Season six: while season five ends off with Buffy choosing to die for her friends, season six forces her to live for them. She's ripped from heaven and tossed into all the shittiest aspects of the real world, and worse than anything she's completely disconnected from herself and her friends. The main conflict here is her depression, and the contrast between the comfort she gets from Spike and the support she can't accept from her friends. Spike tells her that it's okay to not be okay, but this turns into him actively trying to keep her miserable because he thinks it's the only way she'll be with him. Meanwhile, Dawn and Giles and the rest are trying to help her support herself, which isn't exactly warm and fuzzy. When Willow becomes her dark self at the end, she basically speedruns Buffy's whole arc. She flays Warren alive for some instant gratification that hurts her in the long run, then she decides that the only way to end all suffering is to end all life, and she's eventually talked down by Xander's boundless love and support. Buffy has a similar moment at the same time, as she realizes that she wants to live because she wants to see Dawn grow up. This season shows that there isn't anything wrong with Buffy for feeling pain, but that the way out isn't to indulge her darkest feelings; it's to embrace the love of her friends and family.

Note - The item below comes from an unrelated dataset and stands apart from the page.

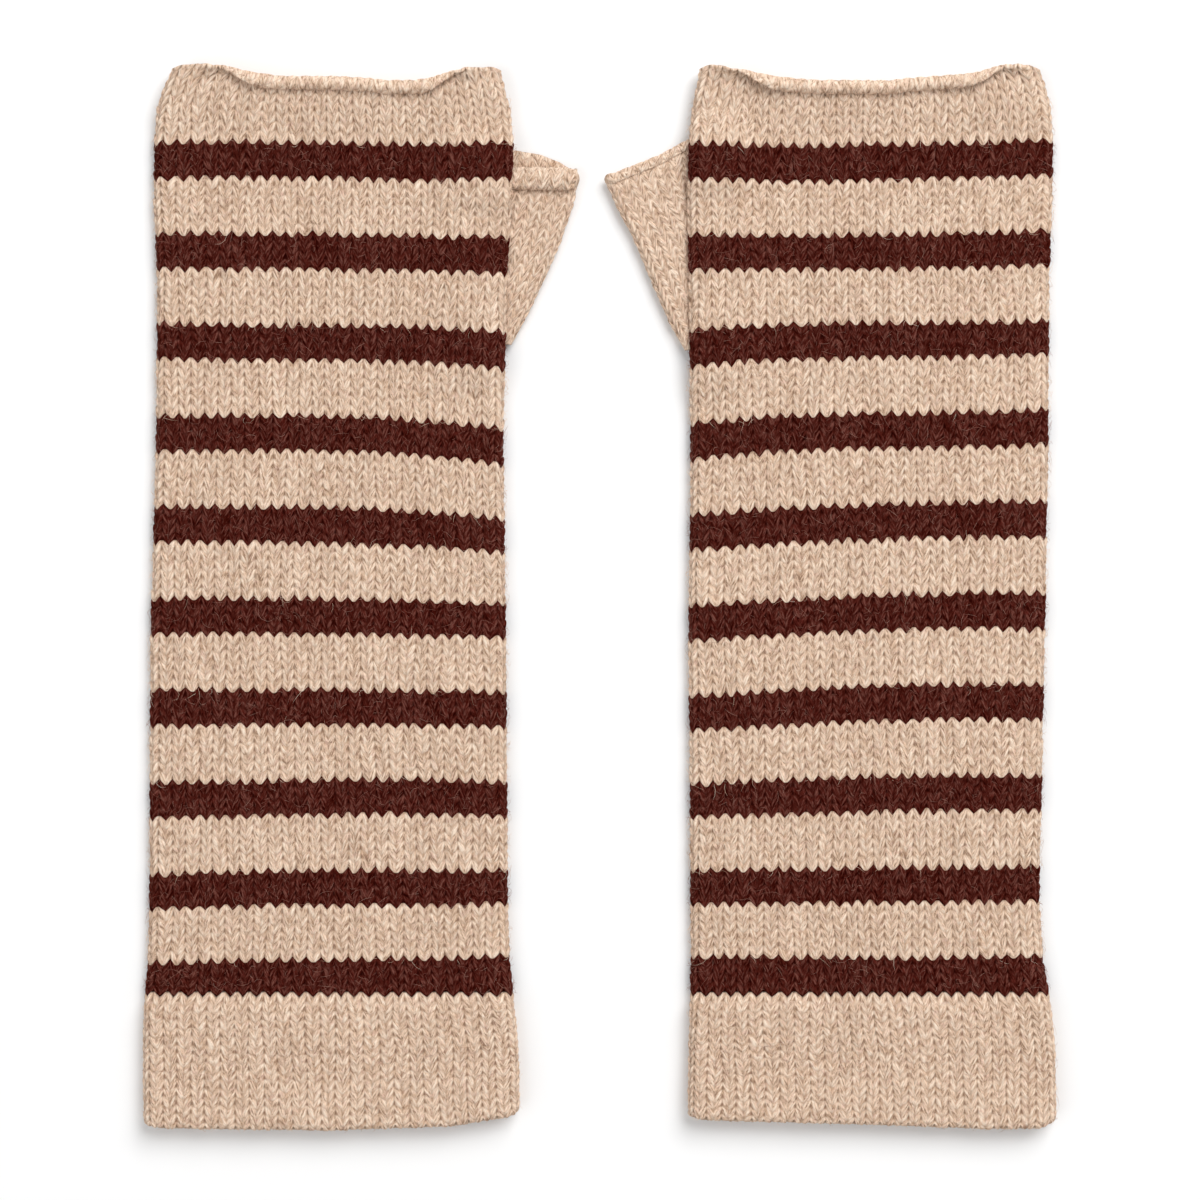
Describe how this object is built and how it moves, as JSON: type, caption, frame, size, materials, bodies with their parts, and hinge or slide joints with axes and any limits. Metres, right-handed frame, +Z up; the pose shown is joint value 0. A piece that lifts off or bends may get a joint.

Season seven: at this point, Buffy's biggest struggle is her sense of isolation. After so long as the Slayer, she genuinely doesn't think anyone else can understand her anymore (except maybe Spike, because he too has a fascinating cocktail of issues). Her isolation becomes a danger when she faces The First, a threat far too powerful for her to defeat on her own, and through Willow's magic she is able to finally be supported on all sides by people just as strong as she is. Much like graduation, this season ends with something major being destroyed to symbolize the end of a chapter in Buffy's life. She isn't just out of high school, she's officially free from the bounds of Sunnydale. She doesn't need to stay put and sacrifice her own pleasures again and again and again; there are other people willing to share the burden. Buffy can finally rest.